The paper considers the question of whether adapting an RNN used as a reservoir gives better performance in a sequence prediction task than randomly initialised RNNs. The authors demonstrate an adaptation procedure based on spike-timing-dependent plasticity (STDP) controlled with intrinsic plasticity (IP) and synaptic normalisation (SN) as homeostatic mechanisms and show that the performance of the adapted RNNs is indeed superior to the performance of the random RNNs. They further show that IP and SN are necessary for good results, or rather that without either the RNN exhibits disadvantageous firing patterns (bursting, always on, always off).

This is one of the few studies which shows successfull learning of RNNs. However, they use a rather simple model: a binary network in discrete time. The connectivity of the network is more elaborate: there are excitatory units which are recurrently connected, as well as fewer inhibitory neurons which have no connections between themselves, but are fully and reciprocally connected with all excitatory units. Input to the network is given to excitatory units through input units which are separated into subsets which each give a spike (1) when a specific symbol in the input sequence is currently present (input sequences consist of letters and numbers). The authors show that the RNN develops states (activity of all units in the network as a vector) which are specific to individual input symbols with the addition that also the serial number of the input symbol in the sequence is represented. This simplifies readout of the current symbol in the sequence from RNN activity and hence leads to improved performance of predicting the next symbol in the sequence using a standard reservoir computing readout function. However, the authors note that the RNN keeps on changing its response to input, i.e., their learning rule does not converge which means that the readout function would have to be updated all the time as well. Consequently, they switch off learning in the test phase.

The authors show that it is beneficial that recurrent connections between excitatory units are sparse.

An embodied account of serial order: How instabilities drive sequence generation.

Sandamirskaya, Y. and Schöner, G.
Neural Networks, 23:1164–1179, 2010
DOI, Google Scholar


Learning and generating serially ordered sequences of actions is a core component of cognition both in organisms and in artificial cognitive systems. When these systems are embodied and situated in partially unknown environments, specific constraints arise for any neural mechanism of sequence generation. In particular, sequential action must resist fluctuating sensory information and be capable of generating sequences in which the individual actions may vary unpredictably in duration. We provide a solution to this problem within the framework of Dynamic Field Theory by proposing an architecture in which dynamic neural networks create stable states at each stage of a sequence. These neural attractors are destabilized in a cascade of bifurcations triggered by a neural representation of a condition of satisfaction for each action. We implement the architecture on a robotic vehicle in a color search task, demonstrating both sequence learning and sequence generation on the basis of low-level sensory information.

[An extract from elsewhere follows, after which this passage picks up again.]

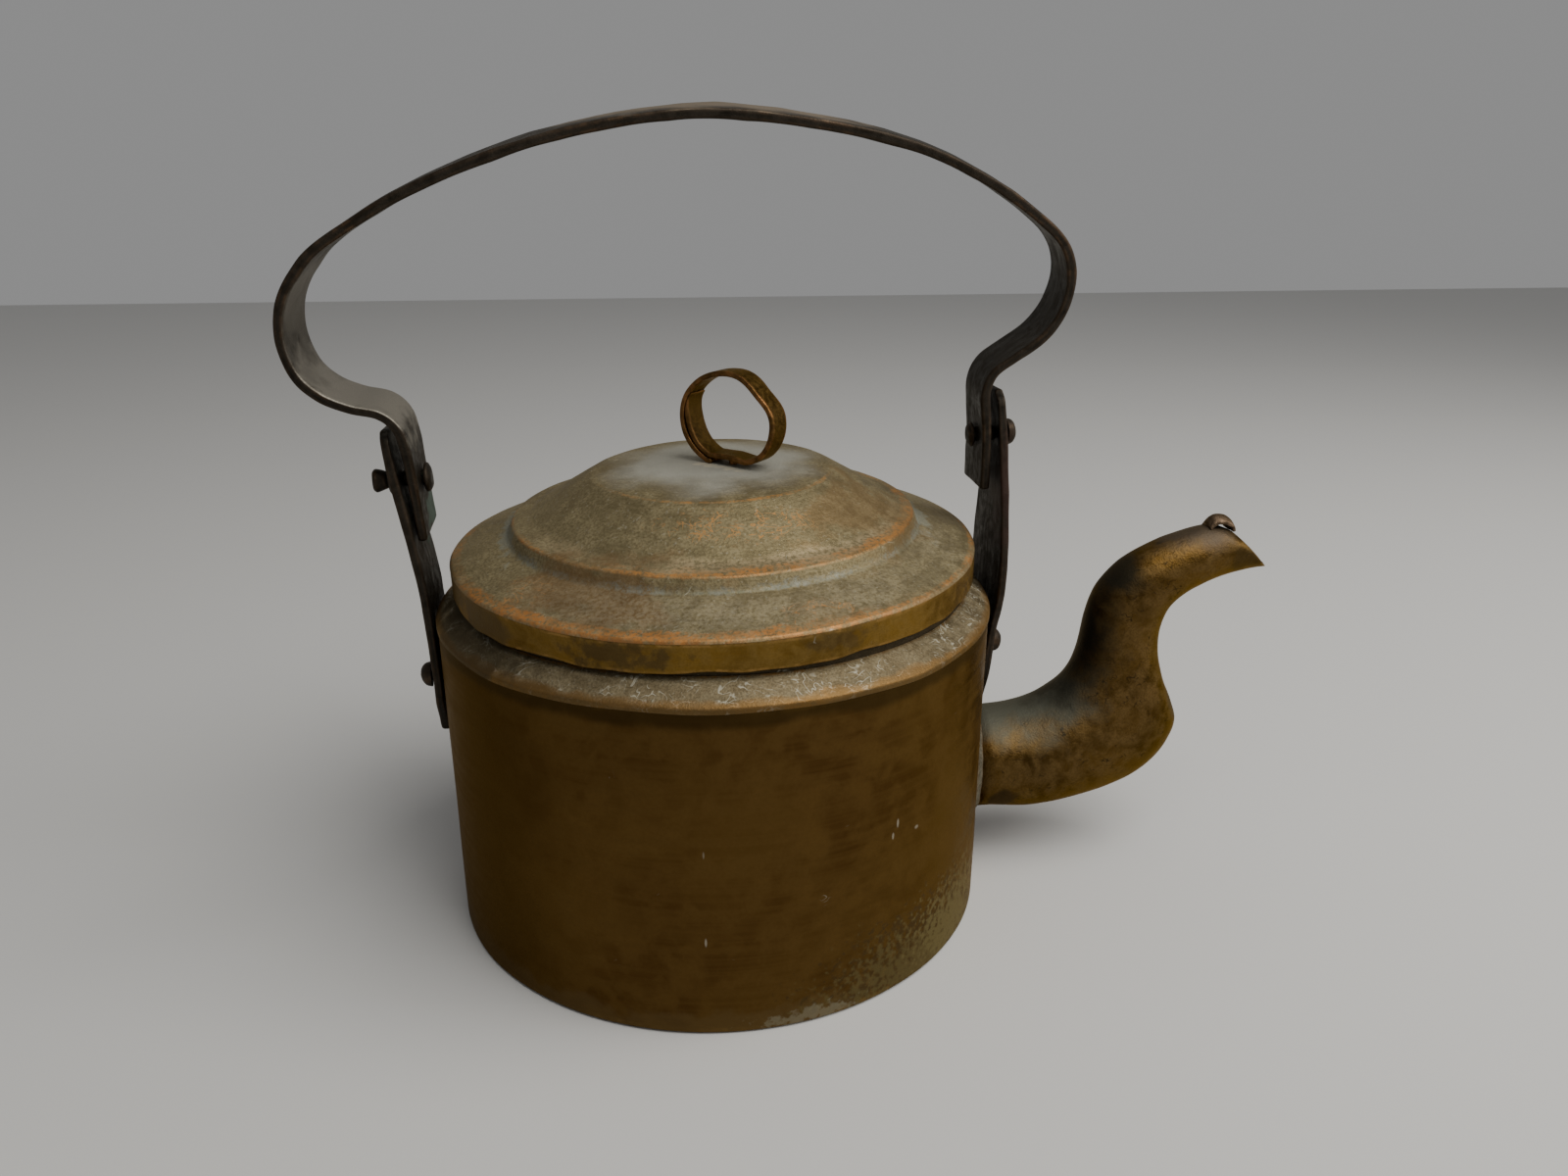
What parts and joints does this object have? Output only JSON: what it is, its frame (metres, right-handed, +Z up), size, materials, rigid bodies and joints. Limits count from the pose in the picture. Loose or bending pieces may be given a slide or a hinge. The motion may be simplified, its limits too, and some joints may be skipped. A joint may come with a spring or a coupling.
{
  "type": "kettle",
  "caption": "Old hand-made copper stove kettle with a tall swinging strap bail on riveted ears, a goose-neck spout and a stepped lift-off lid with a finger ring.",
  "frame": {"origin": "middle of the underside of the base, on the body's axis", "axes": "+Z up along the body's axis, +X towards the spout"},
  "size_m": [0.4225, 0.24, 0.3401],
  "materials": {
    "wall_copper": "aged brown copper, satin, faintly streaked, with yellow-green corrosion near the base",
    "patina_copper": "dull grey-green patina over copper, rubbed to orange on the ridges",
    "spout_copper": "golden brown copper with fine hammer and file marks",
    "dark_copper": "nearly black forged copper, worn to grey-tan on its inner faces"
  },
  "bodies": {
    "kettle": {"body_wall": "wall_copper", "base_plate": "wall_copper", "shoulder_plate": "patina_copper", "neck_collar": "patina_copper", "spout_tube": "spout_copper", "spout_flange": "patina_copper", "spout_tip_tab": "dark_copper", "ear_rear": "dark_copper", "ear_front": "dark_copper", "rear_rivet_1": "dark_copper", "rear_rivet_2": "dark_copper", "front_rivet_1": "dark_copper", "front_rivet_2": "dark_copper", "pivot_rivet_rear": "dark_copper", "pivot_washer_rear": "dark_copper", "pivot_rivet_front": "dark_copper", "pivot_washer_front": "dark_copper"},
    "bail": {"bail": "dark_copper"},
    "lid": {"lid_crown": "patina_copper", "lid_skirt": "spout_copper", "lid_ring": "spout_copper", "lid_ring_rivet": "spout_copper"}
  },
  "joints": [
    {"name": "bail_swing", "type": "hinge", "parent": "kettle", "child": "bail", "pos_m": [-0.0035, 0, 0.2015], "axis": [0.9987, 0, 0.0512], "range_deg": [-110, 95]},
    {"name": "lid_lift", "type": "slide", "parent": "kettle", "child": "lid", "axis": [0, 0, 1], "range_m": [0, 0.034]}
  ]
}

The paper presents a dynamical model of the execution of sequential actions driven by sensory feedback which allows variable duration of individual actions as signalled by external cues of subtask fulfillment (i.e. end of action). Therefore, it is one of the first functioning models with continuous dynamics which truly integrates action and perception. The core technique used is dynamic field theory (DFT) which implements winner-take-all dynamics in the continuous domain, i.e. the basic dynamics stays at a uniform baseline until a sufficiently large input at a certain position drives activity over a threshold and produces a stable single peak of activity around there. The different components of the model all run with dynamics using the same principle and are suitably connected such that stable peaks in activity can be destabilised to allow moving the peak to a new position (signalling something different).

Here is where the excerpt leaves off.